Legal and political road ahead

For Andrew, the risk is reputational and political as much as legal. The settlement foreclosed a civil trial, but the memoir’s specificity invites fresh public and parliamentary scrutiny. Any move to legislate title removal would face process hurdles but now benefits from renewed public focus. For Barak, the stakes lie in documentation: further authenticated records—travel logs, emails, visitor lists—could clarify or complicate the timeline of his contacts with Epstein. In both cases, observers should distinguish between allegations in a memoir, civil settlements, and verifiable documentary evidence still emerging from archives and leaks.
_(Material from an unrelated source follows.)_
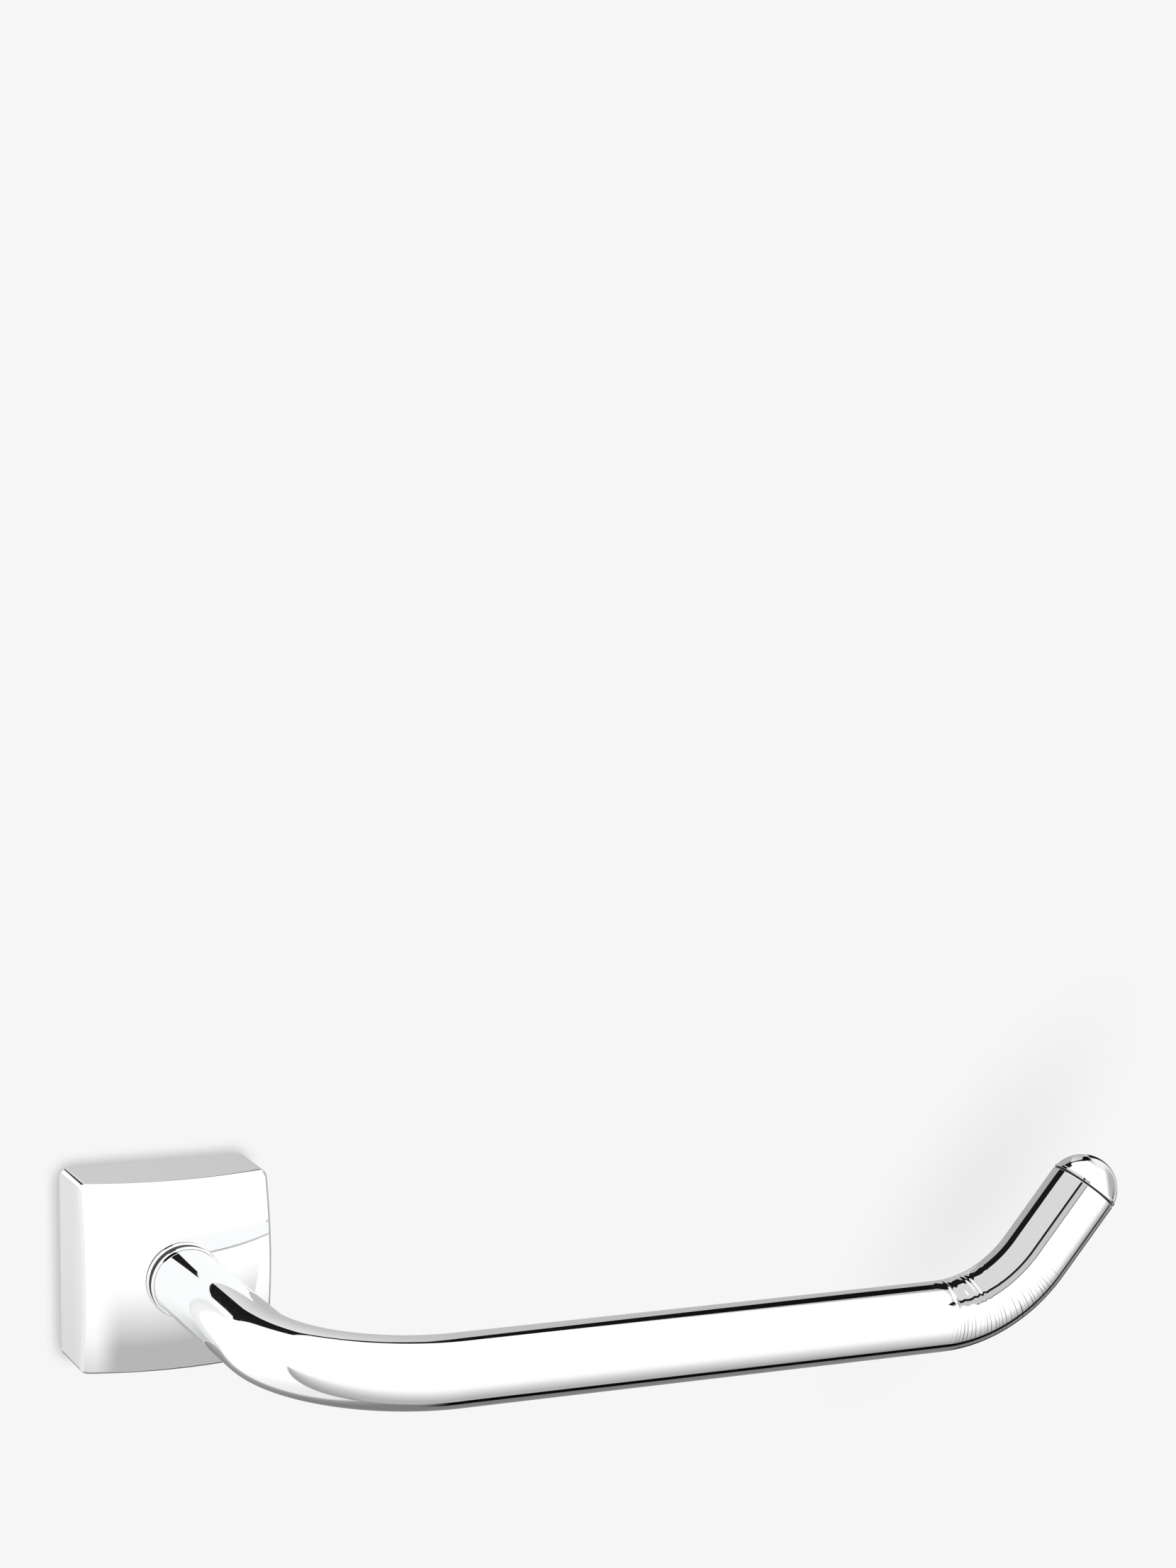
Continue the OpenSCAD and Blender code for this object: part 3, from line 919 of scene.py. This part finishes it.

Why “Nobody’s Girl” could be a watershed

Survivor accounts have historically shifted the Epstein story more than official inquiries. Giuffre’s memoir arrives at a moment when digitized archives, leaked caches, and past depositions are being re-read through a sharper lens. The convergence of a bestselling first-person narrative, revived political debate, and incremental document disclosures may force institutions—royal, governmental, and prosecutorial—to answer questions that once seemed deferrable.

What to watch next

  • UK parliamentary maneuvers: Whether lawmakers coalesce around a titles-removal mechanism or allow the issue to stall.

  • Document authentication: Independent verification of leaked correspondence that could further map Epstein’s network, including ties to political leaders and financiers.

  • Media investigations: Follow-ups that test the memoir’s new claims against contemporaneous records—flight manifests, phone logs, photographs, and security notes.

  • Survivor-led initiatives: Potential funding and platform boosts for anti-trafficking work tied to Giuffre’s legacy.

Nobody’s Girl does not close the Epstein chapter; it reopens it. By combining granular claims about Prince Andrew with a broader reckoning around Ehud Barak and other powerful associates, Virginia Giuffre’s final account reframes the scandal for 2025—less as a story of one disgraced financier and more as a test of whether entrenched power can still evade full daylight.